The one time I ever met/worked with Janet (with the Chicago Symphony Orchestra) involved this wonderful piece, one of Elgar’s very best. I never forgot it. Why isn’t this great music sung more often? She is one of the greatest artists of our time. I wish I had contact information to tell her so.
Perhaps sending a letter to the recording company would allow it to be forwarded.
Definitive recording, we could use more of Dame Janet these days.
This is sublime…and so English (“this elfin land”). Thank you for posting it. Searching “Sea birds sleeping,” I found a reminder that migrating sea-birds sleep in flight, and that many will sleep while floating…a regular sight in Lucerne. Here is the text that Janet Baker sings.
The poem here is as sung in Sea Pictures.
Italicised text indicates lines repeated in the song but not in the original poem.
Sea Slumber Song
Sea-birds are asleep, The world forgets to weep, Sea murmurs her soft slumber-song On the shadowy sand Of this elfin land; “I, the Mother mild, Hush thee, O my child, Forget the voices wild! Isles in elfin light Dream, the rocks and caves, Lulled by whispering waves, Veil their marbles bright, Foam glimmers faintly white Upon the shelly sand Of this elfin land; Sea-sound, like violins, To slumber woos and wins, I murmur my soft slumber-song, Leave woes, and wails, and sins, Ocean’s shadowy might Breathes good-night, Good-night!”
“The world forgets to weep.”
Wonderful. (She was pretty reliable for that, no matter what she was singing.)
When I saw “By the sea,” for a moment I thought he meant Dame Janet would be singing this: https://www.youtube.com/watch?v=k3ukJ54kXlg . I was weirdly optimistic for a moment.
A thousand thanks, E., for giving the words, as I got few from Dame Janet, admirable as she is.

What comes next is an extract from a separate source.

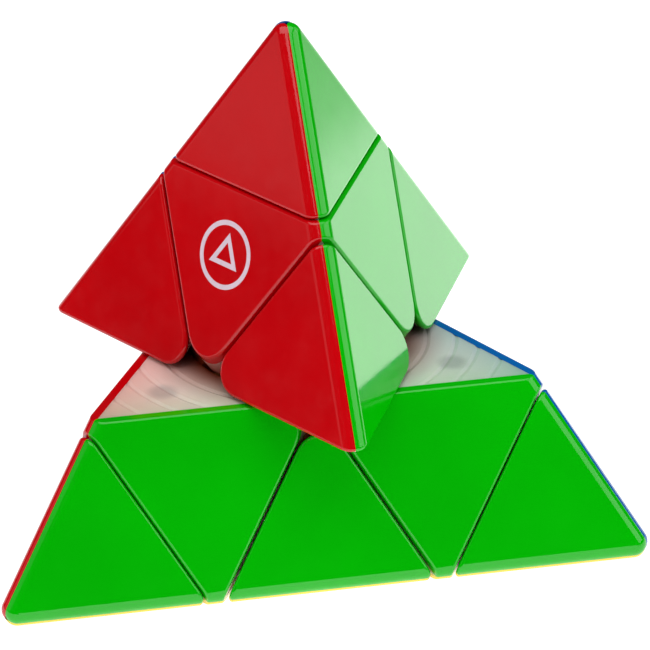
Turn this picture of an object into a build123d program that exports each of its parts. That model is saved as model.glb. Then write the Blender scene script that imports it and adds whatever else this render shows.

That curiously strangulated first high note, repeated, is so odd I don’t quite know what she means by it, though it sounds peculiarly like a minor voca l difficulty.
I Everyone but me evidently knows the poet’s name; I would like to know also, just for the record. Seabirds asleep like many brave men pn the bosom of th deeps is a fine ida confirmed by your Lucerne experience,– as fine a title as Mendelssohn’s haunting duet “Farewell Song of the Birds of Passage” — “Abshiedslied ddes Zugvoegel” or something like that.
This would make a good programme with Delius-Walt Whitman’s “Sea Drift” and some of Stanford’s Sea Songs and Shanties so well sung by baritone Gerald Finley, if not too much of a good thing, of which we cannot have enough.